Opgepast! Dit klopt niet!
De verhuurder zegt op overeenkomstig art 3§1 Woninghuurwet.
§ 1. Elke huurovereenkomst bedoeld in artikel 1 wordt geacht te zijn aangegaan voor een duur van negen jaar.
De huurovereenkomst eindigt na het verstrijken van een periode van negen jaar indien ten minste zes maanden voor de vervaldag door één van beide partijen een opzegging wordt betekend.
Indien binnen deze termijn geen opzegging wordt betekend, wordt de huurovereenkomst telkens onder dezelfde voorwaarden voor een duur van drie jaar verlengd.

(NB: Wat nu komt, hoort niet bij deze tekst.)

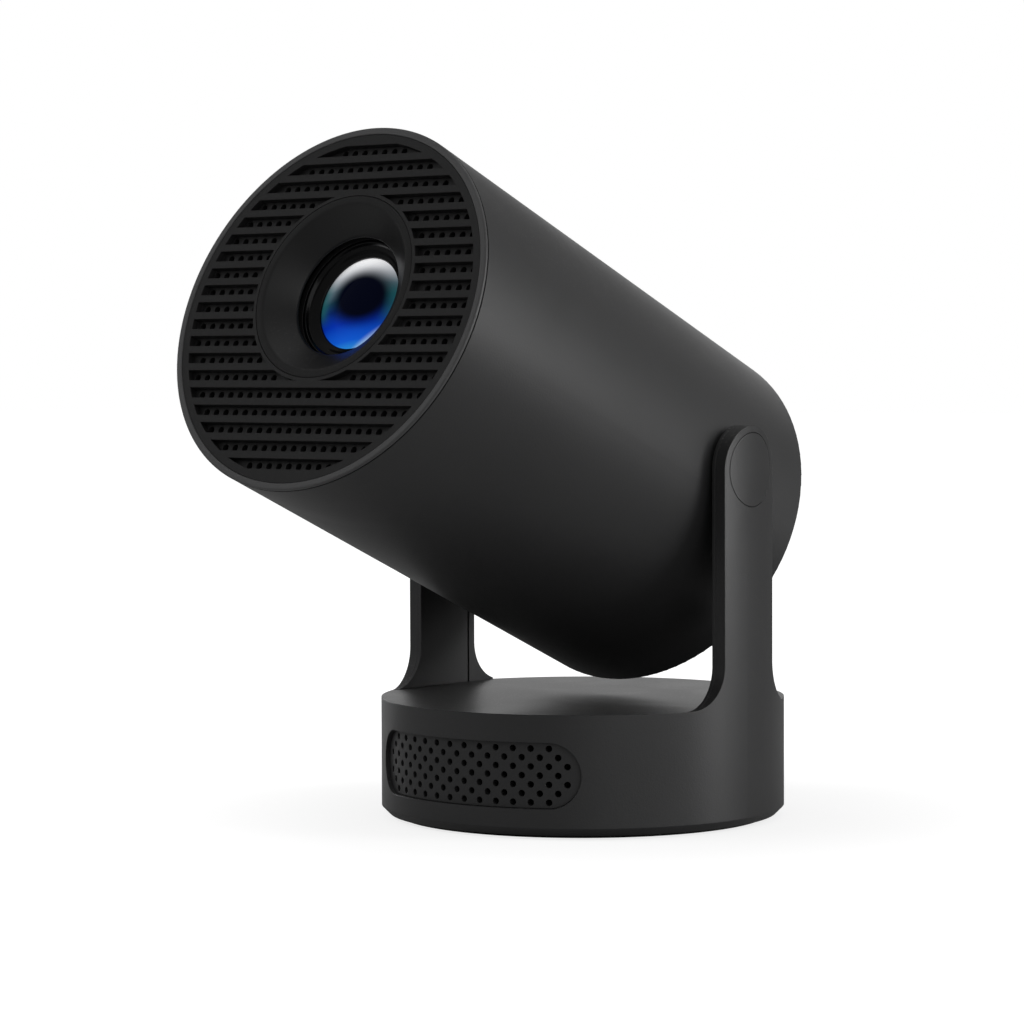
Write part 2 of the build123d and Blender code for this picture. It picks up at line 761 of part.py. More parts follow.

Over de tegenopzeg van een maand wordt in art 3§5 laatste lid het volgende geschreven:
(Wanneer de verhuurder de huurovereenkomst beëindigt overeenkomstig de §§ 2 tot 4, kan de huurder op zijn beurt de huurovereenkomst te allen tijde beëindigen met inachtneming van een opzeggingstermijn van een maand. In dat geval is hij de vergoeding bedoeld in het vorige lid niet verschuldigd.) <W 1997-04-13/43, art. 6, 002; Inwerkingtreding : 31-05-1997; zie evenwel W 1997-04-13/43, art. 15>
U beschikt dus niet over het recht een tegenopzeg te geven. Dat is ook logisch; de verhuurder geeft immers zelf geen opzeg, hij geeft enkel volgens de wettelijke normen kennis van het feit dat het contract niet verlengd wordt.